Rows from a 3D modeling dataset:
————

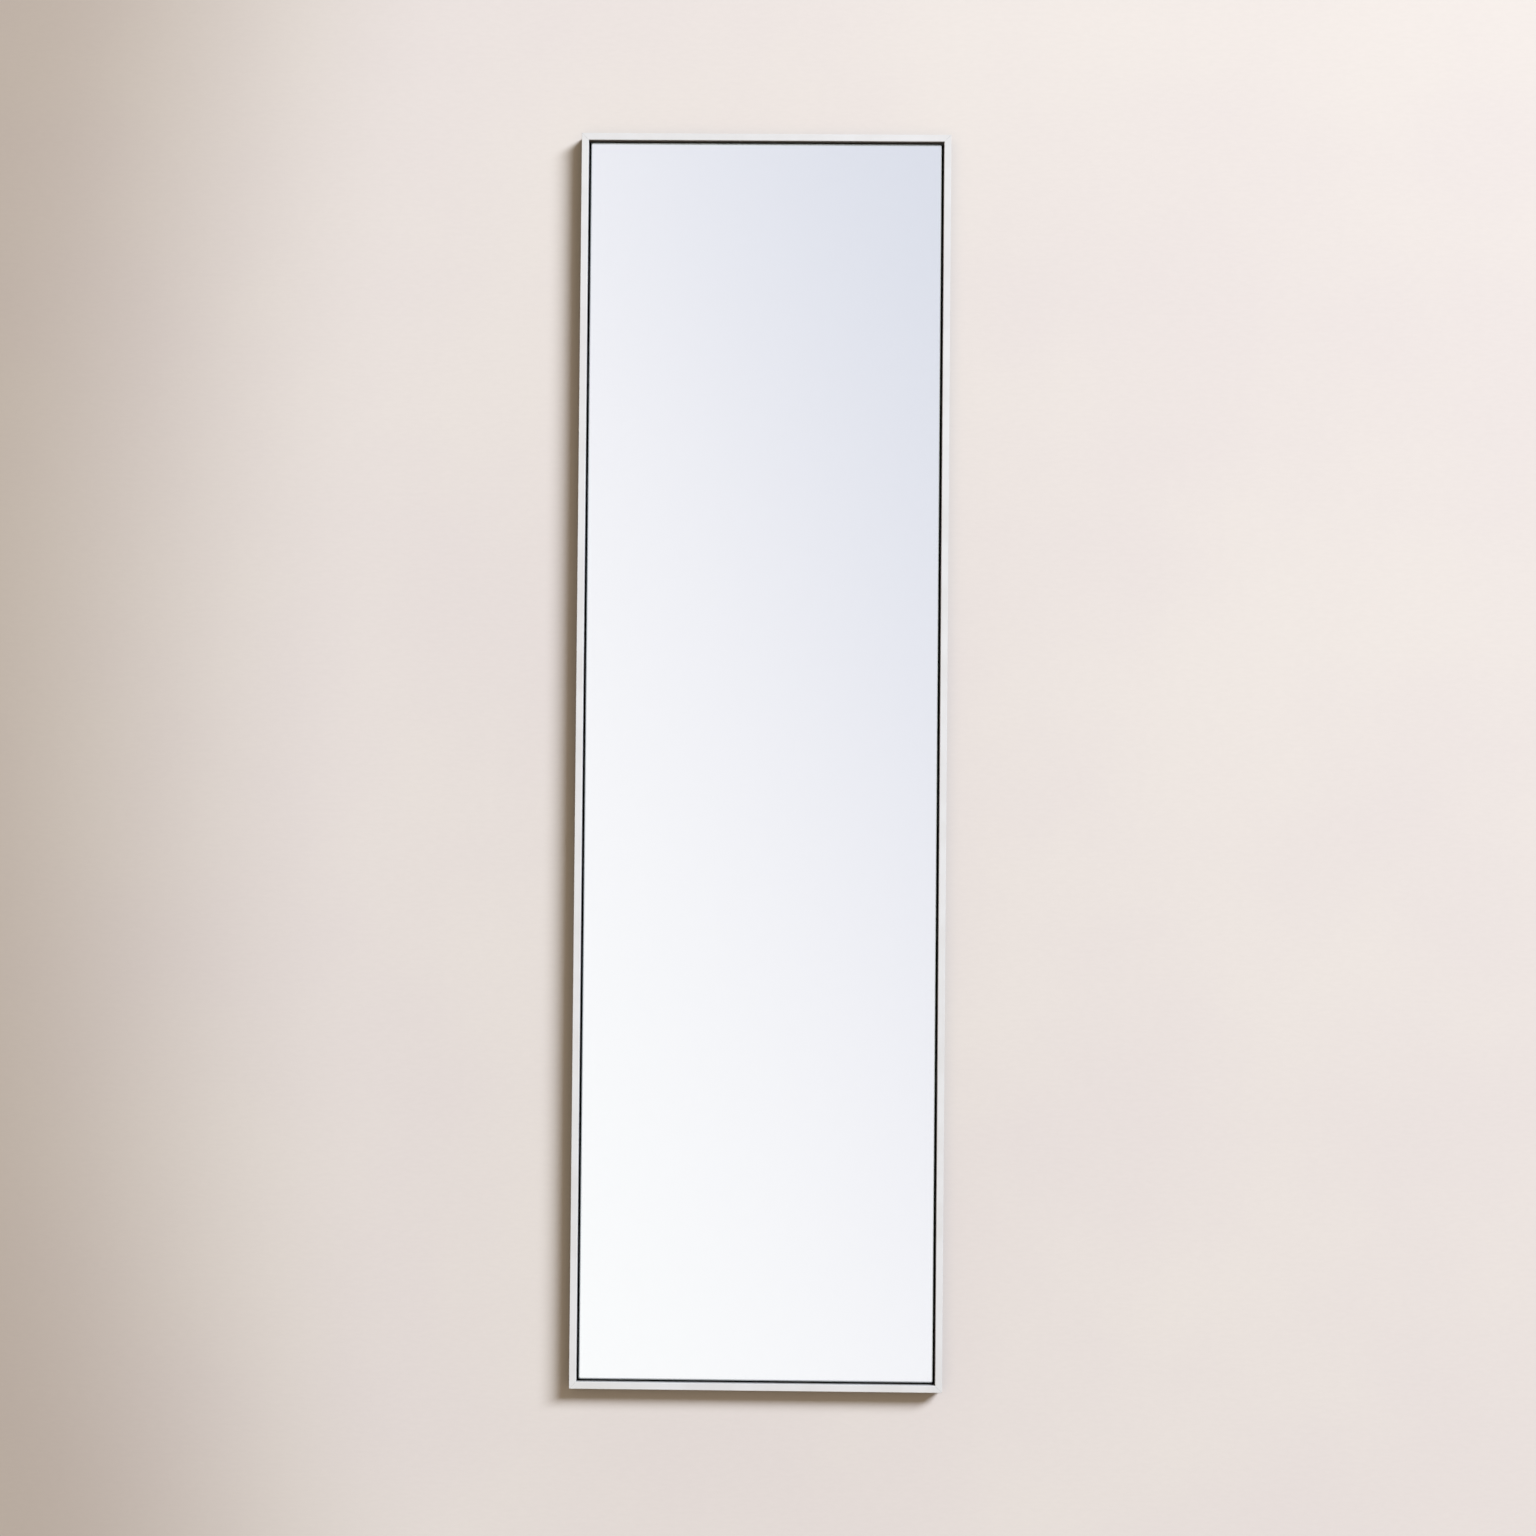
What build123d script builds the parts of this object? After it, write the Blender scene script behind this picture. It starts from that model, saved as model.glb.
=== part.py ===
from build123d import *
import math
import os

# A tall wall mirror in a slim metal frame, in millimetres.
# +X is to the right of someone facing it, +Z is up, and the glass faces -Y.
# The wall is the plane Y = 0, and the origin is on it, behind the middle of the mirror.

# Frame rails: a narrow box tube with a flange behind the glass
frame_width = 450.0
frame_height = 1524.0
rail_depth = 25.0
rail_face = 8.5
rail_wall = 1.6
rail_edge_radius = 0.4
rail_lip_radius = 1.0
flange_width = 22.0
flange_thickness = 1.8

# Layers between the front of the rails and the flanges, from the front
glass_setback = 4.0
glass_thickness = 4.0
coating_thickness = 0.1
tape_thickness = 1.5
board_thickness = 6.0
seal_thickness = 1.0

# Outlines of the layers
shadow_gap = 3.0
glass_seam = 0.5
board_inset = 1.0
tape_width = 25.0
tape_margin = 40.0
tape_count = 3

# Corner keys inside the tubes
key_leg = 40.0
key_clearance = 0.15
key_chamfer = 1.0

# Corner screws, countersunk machine screws
corner_screw_diameter = 3.0
corner_screw_length = 10.0
corner_head_diameter = 5.5

# Panel screws, through the flanges into the board
panel_screw_diameter = 3.5
panel_screw_length = 8.0
panel_head_diameter = 7.0
panel_head_height = 2.4
side_screw_count = 5
side_screw_end = 60.0
end_screw_count = 2
end_screw_pitch = 200.0

# Ring hangers: a strip folded round the bar of a wire ring
hanger_drop = 220.0
strap_width = 12.0
strap_thickness = 1.2
strap_end_radius = 3.0
strap_tail = 7.0
strap_neck_radius = 1.5
fold_gap = 0.1
ring_wire = 3.0
ring_width = 17.0
ring_reach = 14.0
ring_bend_radius = 2.5
ring_rest_gap = 0.3

# Hanger screws, through the straps and flanges into the board
hanger_screw_diameter = 4.0
hanger_screw_length = 10.0
hanger_head_diameter = 7.6
hanger_head_height = 2.5
hanger_screw_start = 22.0
hanger_screw_pitch = 15.0
hanger_screw_count = 2

# Screw heads and points, as shares of the screw's own sizes
pan_rim_share = 0.3
cross_span_share = 0.5
cross_slot_share = 0.1
cross_depth_share = 0.6
point_share = 1.2

# Rubber bumpers between the rails and the wall
bumper_height = 2.0
bumper_diameter = 8.0
bumper_rounding = 0.5
bumper_end = 90.0

# Fits
pin_clearance = 0.05
pilot_clearance = 0.05
through_clearance = 0.25
countersink_clearance = 0.1
screw_tip_room = 0.5

# Depths along Y, from the front of the rails to the wall
rail_front = -(bumper_height + rail_depth)
rail_rear = -bumper_height
glass_front = rail_front + glass_setback
coating_front = glass_front + glass_thickness
tape_front = coating_front + coating_thickness
board_front = tape_front + tape_thickness
board_rear = board_front + board_thickness
flange_front = board_rear + seal_thickness
flange_rear = flange_front + flange_thickness
strap_rear = flange_rear + 2 * strap_thickness

# Outlines that follow from the rails
glass_width = frame_width - 2 * (rail_face + shadow_gap)
glass_height = frame_height - 2 * (rail_face + shadow_gap)
board_width = glass_width - 2 * board_inset
board_height = glass_height - 2 * board_inset
chamber_width = rail_face - 2 * rail_wall
chamber_depth = rail_depth - 2 * rail_wall
key_width = chamber_width - 2 * key_clearance
key_depth = chamber_depth - 2 * key_clearance

# Rows of fasteners, measured from the middle of the frame
flange_line = rail_face + flange_width / 2
fastener_x = frame_width / 2 - flange_line
fastener_z = frame_height / 2 - flange_line
tube_x = frame_width / 2 - rail_face / 2
tube_z = frame_height / 2 - rail_face / 2
key_screw_end = (rail_face + rail_wall + key_clearance + key_leg) / 2
hanger_z = frame_height / 2 - hanger_drop
corners = [(side, end) for end in (1, -1) for side in (-1, 1)]

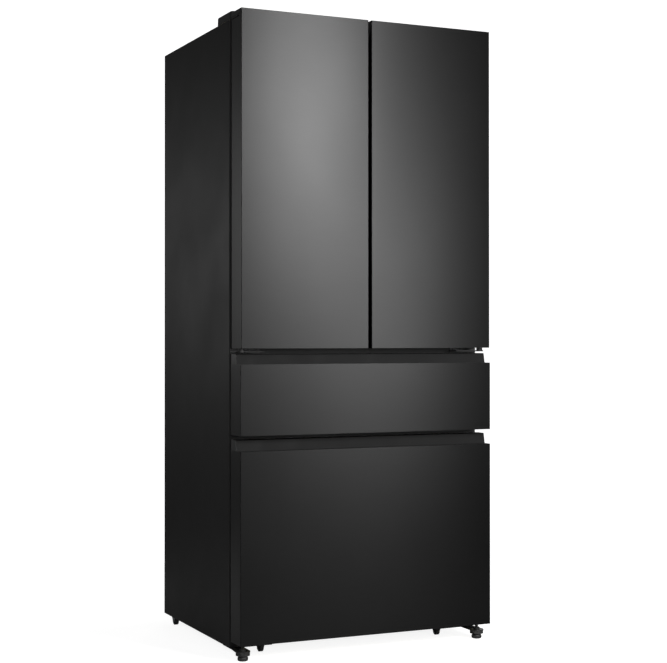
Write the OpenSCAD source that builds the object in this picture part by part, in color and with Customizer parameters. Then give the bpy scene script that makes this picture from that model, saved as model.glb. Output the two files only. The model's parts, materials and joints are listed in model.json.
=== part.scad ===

————

▸ Directions for this task
Quote, without any change, each line from the one that contains "Write the OpenSCAD" through the end of the material.

▸ Answer to this problem
Write the OpenSCAD source that builds the object in this picture part by part, in color and with Customizer parameters. Then give the bpy scene script that makes this picture from that model, saved as model.glb. Output the two files only. The model's parts, materials and joints are listed in model.json.
=== part.scad ===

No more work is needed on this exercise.